Les fous sont toujours les autres :

D’une modernité impressionnante pour un texte écrit en 1882, Machado de Assis nous livre une rafraichissante novella qui tourne autour du concept de la folie. Le récit garde certains points de contact avec une nouvelle de Tchékhov, ‘La salle N° 6’, qui abordait le même sujet de façon différente, pour arriver à des conclusions similaires.

Derrière une intrigue simple décorée d’une certaine naïveté, se cache une réflexion très acérée sur la santé mentale des êtres humains : Qui est plus fou ? Le fou par être fou ou le sain d’esprit qui croit qu’il n’est pas fou ? Dans sa quête de réponses, l’aliéniste apprendra petit à petit que ce qui donne l’équilibre et la santé à l’esprit humain est peut-être justement l’incertitude innée qui accompagne sa nature.
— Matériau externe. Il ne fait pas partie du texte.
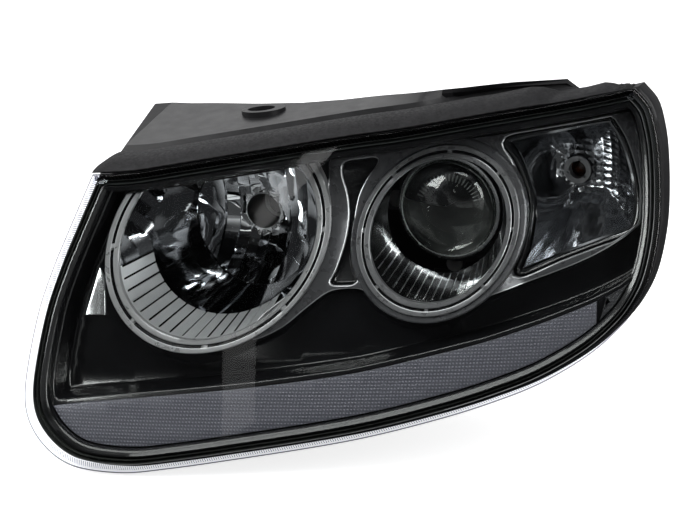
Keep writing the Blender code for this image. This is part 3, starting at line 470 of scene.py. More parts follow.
# ---- materials ----------------------------------------------------------------------------

class Nodes:
    """Adds nodes to a tree, over one kind of texture coordinates."""

    def __init__(self, tree, coordinates):
        self.tree = tree
        self.where = self.node("TexCoord").outputs[coordinates]

    def node(self, kind, **values):
        node = self.tree.nodes.new("ShaderNode" + kind)
        for key, value in values.items():
            setattr(node, key, value)
        return node

    def link(self, source, target):
        self.tree.links.new(source, target)

    def put(self, value, socket):
        """Link another node's output to a socket, or set the socket to a constant."""
        if isinstance(value, bpy.types.NodeSocket):
            self.link(value, socket)
        else:
            socket.default_value = value

    def speckle(self, scale, detail, source):
        node = self.node("TexNoise")
        node.inputs["Scale"].default_value = scale
        node.inputs["Detail"].default_value = detail
        self.link(source, node.inputs["Vector"])
        return node.outputs["Fac"]

    def spread(self, value, low=0.0, high=1.0, start=0.3, stop=0.7):
        """The stretch of a value from start to stop, spread from low to high."""
        node = self.node("MapRange")
        for name, level in (("From Min", start), ("From Max", stop), ("To Min", low),
                            ("To Max", high)):
            node.inputs[name].default_value = level
        self.link(value, node.inputs["Value"])
        return node.outputs["Result"]

    def mix(self, value, first, second):
        """The first colour, turning into the second as the value rises."""
        node = self.node("Mix", data_type="RGBA")
        for name, colour in (("A", first), ("B", second)):
            self.put((*colour, 1.0) if isinstance(colour, tuple) else colour, node.inputs[name])
        self.link(value, node.inputs["Factor"])
        return node.outputs["Result"]

    def math(self, operation, first, second=0.0):
        node = self.node("Math", operation=operation)
        self.put(first, node.inputs[0])
        self.put(second, node.inputs[1])
        return node.outputs[0]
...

Le personnage de l’aliéniste (dans l’actualité on dirait plutôt psychiatre), un savant très droit et méthodique, aimant de la rigueur et peu enclin sur l’improvisation, est présenté comme quelqu’un d’unique, un peu à l’écart du monde. Cela nous offre justement une perspective extérieure, un accès plus froid et objectif à l’analyse sociale de la santé mentale des individus. Toute la population de cette bourgade jadis paisible va se positionner pour ou contre l’aliéniste, selon ses ambitions sociales, et le risque d’être enfermé va générer certain chaos. Car l’aliéniste ne va pas pour quatre chemins, avec son élan scientifique comme à première priorité, dès qu’il sent que quelqu’un n’est pas sain d’esprit, il va l’enfermer dans l’asile sans aucun état d’âme.

Effectivement, cette novella nous permet aussi d’analyser la mesquinerie du monde politique, qui soutient ou condamne l’aliéniste selon la couleur politique qui se profile à l’horizon. Avec un style sobre mais implacable et un sarcasme très fin, l’auteur des très originales ‘Mémoires posthumes de Brás Cubas’ nous livre à nouveau un récit détonnant et rageusement moderne.


Citation :

« La chronique de l’époque tient le moment où les yeux de Dona Evarista se posèrent sur la personne de son mari pour un des plus sublimes de l’histoire de l’humanité, et ceci en raison du contraste entre leurs deux natures, l’une et l’autre extrêmes, l’une et l’autre éminentes. »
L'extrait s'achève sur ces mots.